_What to do_: Write the data out again, exactly as given.
::::::
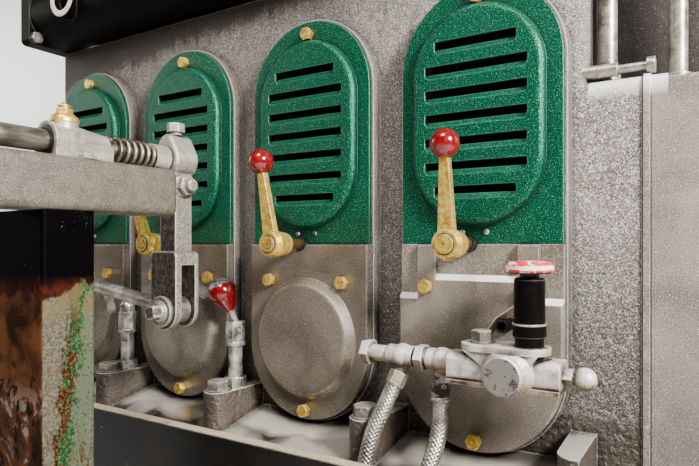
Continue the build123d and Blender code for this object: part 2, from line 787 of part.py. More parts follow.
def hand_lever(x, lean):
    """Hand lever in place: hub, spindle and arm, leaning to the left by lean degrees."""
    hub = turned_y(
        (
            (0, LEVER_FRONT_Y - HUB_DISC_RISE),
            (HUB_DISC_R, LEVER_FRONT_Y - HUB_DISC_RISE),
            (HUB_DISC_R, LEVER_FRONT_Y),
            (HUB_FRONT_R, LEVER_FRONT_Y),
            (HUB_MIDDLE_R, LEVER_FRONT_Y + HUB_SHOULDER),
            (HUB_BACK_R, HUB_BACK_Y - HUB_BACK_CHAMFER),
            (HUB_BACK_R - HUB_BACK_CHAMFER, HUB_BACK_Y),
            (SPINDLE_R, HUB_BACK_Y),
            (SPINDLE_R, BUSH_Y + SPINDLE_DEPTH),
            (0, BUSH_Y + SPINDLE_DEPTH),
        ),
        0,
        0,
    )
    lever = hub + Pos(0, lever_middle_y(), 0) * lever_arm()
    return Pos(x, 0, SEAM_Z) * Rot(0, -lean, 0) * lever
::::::
_Written solution_:
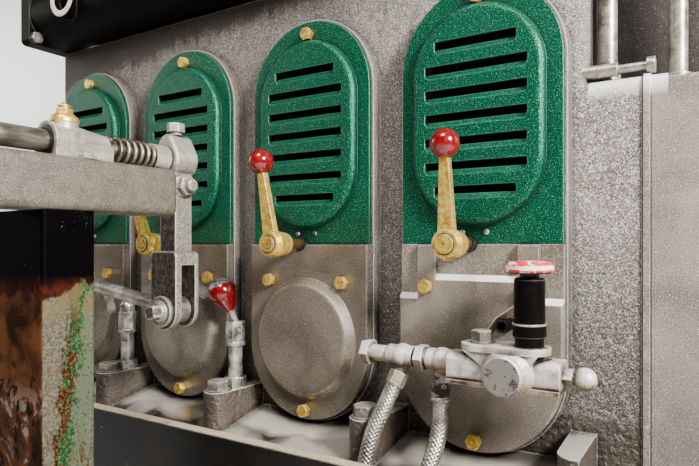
Continue the build123d and Blender code for this object: part 2, from line 787 of part.py. More parts follow.
def hand_lever(x, lean):
    """Hand lever in place: hub, spindle and arm, leaning to the left by lean degrees."""
    hub = turned_y(
        (
            (0, LEVER_FRONT_Y - HUB_DISC_RISE),
            (HUB_DISC_R, LEVER_FRONT_Y - HUB_DISC_RISE),
            (HUB_DISC_R, LEVER_FRONT_Y),
            (HUB_FRONT_R, LEVER_FRONT_Y),
            (HUB_MIDDLE_R, LEVER_FRONT_Y + HUB_SHOULDER),
            (HUB_BACK_R, HUB_BACK_Y - HUB_BACK_CHAMFER),
            (HUB_BACK_R - HUB_BACK_CHAMFER, HUB_BACK_Y),
            (SPINDLE_R, HUB_BACK_Y),
            (SPINDLE_R, BUSH_Y + SPINDLE_DEPTH),
            (0, BUSH_Y + SPINDLE_DEPTH),
        ),
        0,
        0,
    )
    lever = hub + Pos(0, lever_middle_y(), 0) * lever_arm()
    return Pos(x, 0, SEAM_Z) * Rot(0, -lean, 0) * lever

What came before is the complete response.